Beberapa hari yang lalu, ketika saya duduk disebuah gubuk, di bawah rerindangan pohon. Di depannya ada jalan yang cukup ramai lalulintasnya. Di seberang jalan ada sebuah bangunan kayu bertuliskan “Tambal Ban”. Tak lama setelah saya duduk dan membolak-balik kertas, ada seorang pemuda berwajah beringas menuntun sepeda motornya dengan diiringi seorang gadis belia yang terlihat bosan. Berhenti tepat di depan bengkel “Tambal Ban” itu. Dengan seikit cap-cuap, tanpa ba-bi-bu Sang penunggu bengkel langsung beraksi.
Setengah jam berselang, prosesi penambalan ban telah selesai. dengan ditandai pengisian angin kedalam ban. dan secara tak segaja saya mendengar;”Pak, bayarnya nanti yah? Sekalian bensinnya seliter. Nanti Bapak pulangnya mampir saja. Aku anaknya Pak Fulan. Yang rumahnya di pertigaan itu(Sambil menunjuk ke arah barat)”. Dari percakapan itu saya teringat sebuah istilah dalam sebuah novel budaya terbitan Matapena. “Kakudung Welulang Macan”.
Sering kita mendengar, bahkan kita menjadi korban, atau lebih tragisnya kitalah pelaku dari perbuatan “Kakudung Welulang Macan”. Cerita itu hanyalah contoh kecil yang saya jumpai.
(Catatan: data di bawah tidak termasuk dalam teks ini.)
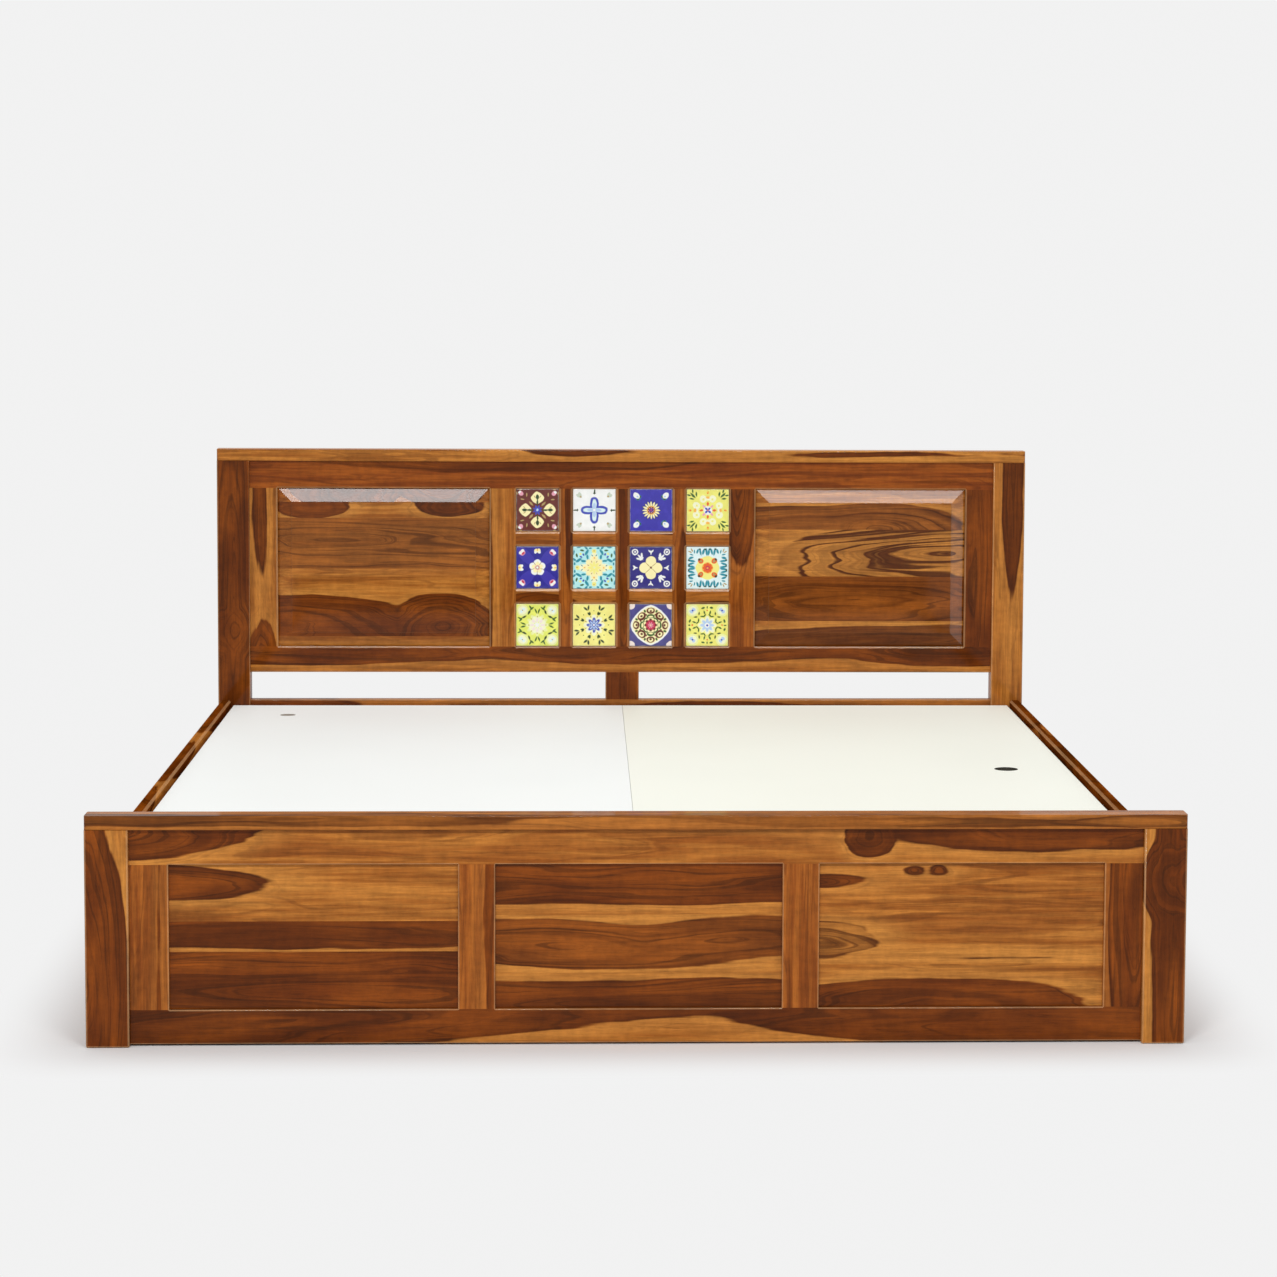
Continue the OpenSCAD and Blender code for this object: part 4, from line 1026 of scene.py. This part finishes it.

Seorang pemuda yang bergaya dengan nama ayahnya yang telah lebih dahulu dikenal dan dipercaya atau mungkin lebih hebat dari dirinya.
Memang ada kalanya orang bersikap “Kakudung Welulang Macan”. Tapi karena terpaksa. Maka menjadi tragis ketika ada orang-orang yang terbiasa bersikap demikian. Nma ayah lah, ibu lah, mbah lah, om lah, teman lah, dan lah-lah yang lain yang dapat digunakan untuk alibi. Kalau mengandalkan nama orang lain terus, lalu kapan kita akan jadi orang?
Perilaku demikian yang sering terjadi adalah di dunia pesantren. biasanya terjadi pada Habib, Syarifah, Gus Dan atau Ning. Berusaha memperlihatkan ke-habib-annya, ke-syarifah-annya, ke-gus-annya dan ke-ning-annya untuk mempermudah urusannya. Dan pengkat-pangkat itu dalam dunia pesantren membuat para santri tunduk. Dalilnya memuliakan Ahlul-’ilmi, atau ahlul-bait. Tapi banyak pula Habib, Syarifah, Gus, dan Ning yang malu ketika ada temannya tahu bahwa dia itu Habib, Syarifah, Gus atau Ning.
Tak terkecuali hal-hal demikian pun baru-bari ini menimpa anak-anak pejabat di Indonesia. Tepatnya, pada masa reformasi hingga sekarang. Yang namanya bersanding dengan nama bapaknya, yang bergelar Gus, yang ini yang itu. semuanya lengkap. Dan yang terbaru juga masih hangat itu masih jelas sekali, kan?
“Kakudung Wlulang Macan”, terdiri dari 3 kata. Kakudung, Welulang, dan Macan. ketika diterjemahkan kedalam bahasa Indonesia menjadi Berselimut, Kulit, dan Macan atau Harimau. Tujuan dari “Kakudung Welulang Macan” adalah agar macan-macan yang lain tak mencakar atau menggigit bahkan memakannya. Yah, untuk mengelabui agar kita berhati-hati dengan macan, yang ternyata hanya kulitnya saja.
Seharusnya kita pun tahu. Mana macan yang sesungguhnya, dan mana kulit macan yang dipakai kancil untuk berselimut. sehingga tidak ada alasan untuk takut memukul macan jadi-jadian yang sering berkeliaran di sekitar kita. Dalilnya pun jelas. Kata Nabi;”Tujukkanlah jati dirimu ketika bertamu”. Jadi bukan “Welulang Macan” yang kita kenakan. Kan lebih baik “Welulang” sendiri?